On 23 December, security forces clashed with tens of thousands of opposition supporters in Isfahan, according to opposition websites. Activists said police used tear gas, pepper spray and batons to disperse people gathering to commemorate Montazeri in the Seyed mosque. People had gathered at the main mosque for the memorial service, but the doors were closed and security forces told them to leave. Security forces began beating people, including women and children, with batons, chains and stones, used tear gas and pepper spray and arrested 50 people, including four journalists and a cleric, Masoud Abid, who was to deliver the sermon. One witness said, "They took people in the shops and beat them up mostly out of public view though some beatings happened outside on the streets." Security forces sealed off the home of Ayatollah Jalal Al-Din Taheri, who organised the service and lead prayers in Isfahan until he resigned in 2002 in protest at the government's authoritarianism. Meanwhile, footage sent to the BBC from Najafabad showed crowds chanting "Criminals, rapists, death to the leadership" and "We're not afraid, we're not afraid" as security men watched from rooftops.

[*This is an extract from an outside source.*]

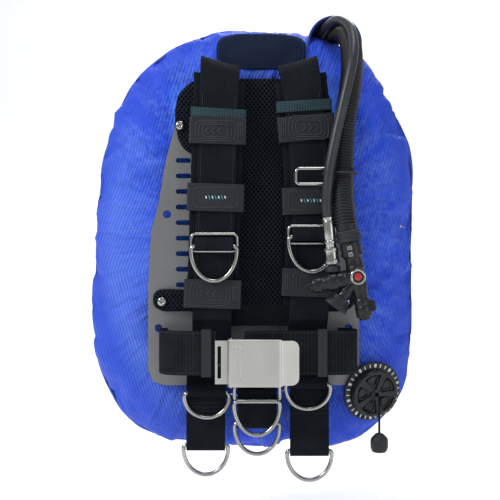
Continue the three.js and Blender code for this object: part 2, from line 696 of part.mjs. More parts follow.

Police severely attacked mourners and protesters in several cities, with many wounded and arrested. The government announced that banknotes with anti-government annotation, which had recently spread, would be forbidden.
24 December
On 24 December, opposition sites reported that police in Tehran and the northwest city of Zanjan clashed with protesters defying an order by the Iranian government banning memorial services for Montazeri. Protesters marched in Imam Khomeini Square in southern Tehran, in a sign of mourning. The protesters chanted, "Today is a mourning day; the green nation of Iran is mourning today"—a reference to the color of the opposition. The police attacked protesters with clubs. Older women tried to prevent the arrest of young men by throwing themselves on them, and were severely beaten by officers.
The police in Zanjan, a city of mostly Turkish speakers, tried to prevent a mourning ceremony for Montazeri by locking the mosque where the ceremony was to be held, and attacking mourners who chanted outside. “The police beat people with such violence that many suffered from broken legs, arms and noses.” There were many arrests.
26 December
Witnesses and opposition websites reported the following:
- Protests in areas of the capital, including the poorer areas of south Tehran, and government forces using tear gas to try to disperse demonstrators.
- Clashes in northern Tehran near Jamaran mosque (where Khomeini used to address people), between thousands of opposition supporters and riot police. Reformist ex-President Mohammad Khatami had been due to speak there to mark the Shiite holy day of Ashura. However, security officials cancelled the speech and surrounded the mosque. A reformist website reported about 50 plainclothes forces breaking into Jamaran mosque and attacking people. Riot police fired tear gas. Protesters shouted, "death to this dictatorship" and "if Khomeini was alive, he would sure be with us," according to witnesses. A witness said, "Police told them they have five minutes to leave and, when they were still shouting slogans and persisted, policemen on motorbikes drove through the crowds and fired teargas." Riot police and members of the Basij also chased demonstrators into the nearby bustling Niavaran street and fired paintballs at them. The security forces arrested protesters. Clashes were reported between police and protesters near another north Tehran mosque, Dar al-Zahra, known to host reformist clerics.
- Opposition supporters gathered in groups along a stretch of a main Tehran route kilometres long, but police were out in force and not letting them join each other. There were clashes at along Enghelab Street, a main thoroughfare where months earlier hundreds of thousands of opposition supporters had staged protest marches after Ahmadinejad's disputed re-election. Police arrested bus passengers near Enghelab Square because they were chanting pro-opposition slogans. Protesters were reported to chant: "The dictator must know that he will soon be overthrown."
- Tension at rallies in which protesters chanted anti-government slogans in three areas of Tehran. Government forces, including soldiers of the elite Revolutionary Guard and the paramilitary Basiji, are said to have beat protesters with batons, fired warning shots to disperse demonstrators, used teargas and pepper spray and smashed the car windscreen of those were hooting in protest, as well as made arrests.
- Security forces chased protesters into a building housing the offices of the ISNA news agency, where demonstrators had sought shelter during the clashes. “They fractured the skull of one ISNA person and badly beat up another employee,” the witness said. ISNA's news service appeared to be working normally.
- An elderly woman travelling on a city bus was heard urging passengers to chant slogans such as "Ya Hossein, Mir Hossein" in support of Mousavi, a witness said. The witness said passengers on the packed bus also chanted "Our Neda is not dead, it is the government which is dead," referring to protester Neda Agha Soltan, who bled to death during a 20 June protest in scenes caught on video and viewed by millions.
- Witnesses said riot police fired warning shots in areas of Tehran to deter demonstrators, many of whom chanted slogans increasingly against the country's supreme leader, Ayatollah Ali Khamenei.
- Clashes were reported in cities including Isfahan, Kermanshah and Shiraz, as opposition supporters used the Tasua and Ashura ceremonies to take to the streets.